Washington President Bush, trying to calm a political storm, said Friday that Vice President Dick Cheney's former company should repay the government if it overcharged for gasoline delivered in Iraq under a controversial prewar contract.
"If there's an overcharge, like we think there is, we expect that money be repaid," the president told reporters when asked about the Halliburton contract controversy.
Pentagon auditors say the company charged up to $61 million too much for delivering gasoline to Iraqi citizens under a no-bid contract to rebuild Iraq's dilapidated oil industry. Halliburton denies overcharging.
Meanwhile, an Army spokesman disclosed that companies from France, Germany, Russia and Canada won't be eligible to replace Halliburton as the recipient of the oil reconstruction contract.

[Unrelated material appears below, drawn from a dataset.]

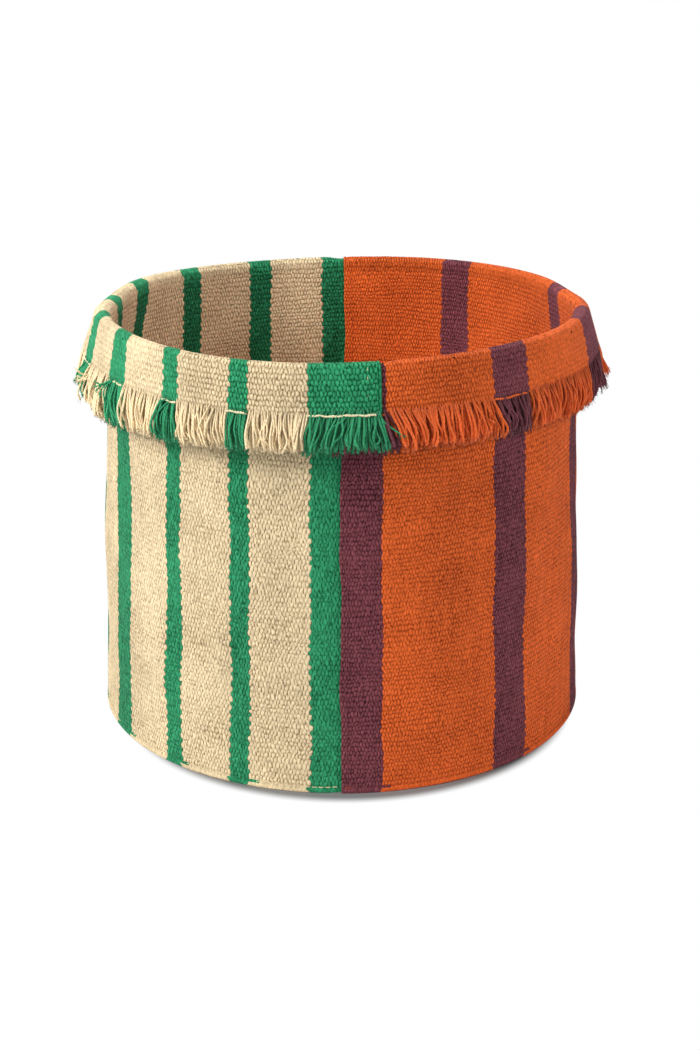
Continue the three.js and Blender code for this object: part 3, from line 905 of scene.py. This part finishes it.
def fringe_strands(panel, material):
    """All strands and strays of a panel's fringe, and the loose hairs at their frayed tips."""
    cell, outer = strand_roots(panel)
    paths, radius = strand_paths(panel, cell, outer)
    stray_cell, strays = stray_paths(panel)
    s = np.linspace(0, 1, STOPS)
    stray_radius = STRAY_RADIUS * np.interp(s, [0, 0.8, 0.95, 1], [1, 1, 1.2, 0.6])
    radius = np.concatenate([radius, np.broadcast_to(stray_radius, strays.shape[:2])])
    cell = np.concatenate([cell, stray_cell])
    # Inner strands, which the yarn's finish gives painted shade
    inner_shade = np.concatenate([1 - outer, np.zeros(len(strays))])
    paths = np.concatenate([paths, strays])
    yarn_points, yarn_faces, yarn_ply = tubes(paths, radius, STRAND_SIDES)

    owner = np.repeat(np.arange(len(paths)), HAIRS)
    stem = paths[owner, random.integers(STOPS - 2, STOPS, len(owner))]
    stem = stem + random.normal(0, 0.35 * MM, stem.shape)
    drift = random.normal(0, 1.1 * MM, (len(owner), 3)) - [0, 0, 1.0 * MM]
    hairs = np.stack([stem, stem + drift], 1)
    hair_points, hair_faces, hair_ply = tubes(hairs, HAIR_RADIUS * np.array([1, 0.6]), HAIR_SIDES)

    points = np.concatenate([yarn_points.reshape(-1, 3), hair_points.reshape(-1, 3)])
    first_hair = yarn_points.size // 3
    faces = yarn_faces + [block + first_hair for block in hair_faces]
    of_yarns = np.repeat(np.arange(len(paths)), STOPS * STRAND_SIDES)
    of_hairs = np.repeat(owner, 2 * HAIR_SIDES)
    number = np.concatenate([of_yarns, of_hairs])
    share = np.broadcast_to(s[:, None], (len(paths), STOPS, STRAND_SIDES)).ravel()
    share = np.concatenate([share, np.ones(len(of_hairs))])
    maps = {
        "weave": np.stack([cell[number], number], -1),
        "ply": np.concatenate([yarn_ply.reshape(-1, 2), hair_ply.reshape(-1, 2)]),
        "strand": np.stack([inner_shade[number], share], -1),
    }
    return piece(panel.name + "_strands", points, faces, maps, material)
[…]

The Army Corps of Engineers is reviewing bids and hopes to decide this month who will get the oil reconstruction deals worth up to $800 million in northern Iraq and $1.2 billion in the south.
The decision means an additional $2 billion in contracts in Iraq -- not disclosed before -- would be forbidden to countries that opposed the war, along with the $18.6 billion in Iraq work the Bush administration declared off limits earlier this week.
The countries that have been left out see the rules as payback, but Bush says limiting contracts to countries that sent troops and money to Iraq makes sense and will encourage more nations to join the U.S.-led coalition.
Democrats have joined the fray, saying Bush is needlessly alienating allies and rewarding political supporters. Cheney headed Halliburton from 1995 until he became Bush's running mate in 2000, and other executives from the company gave generously to the Bush campaign.
"George W. Bush is preventing entire nations from bidding on contracts in Iraq so his campaign contributors can continue to overcharge the American taxpayers," Democratic presidential candidate Howard Dean said while campaigning in Iowa Friday.
Pentagon officials say they gave Halliburton the prewar oil reconstruction contract because it was essential to start rebuilding quickly after the U.S.-led invasion.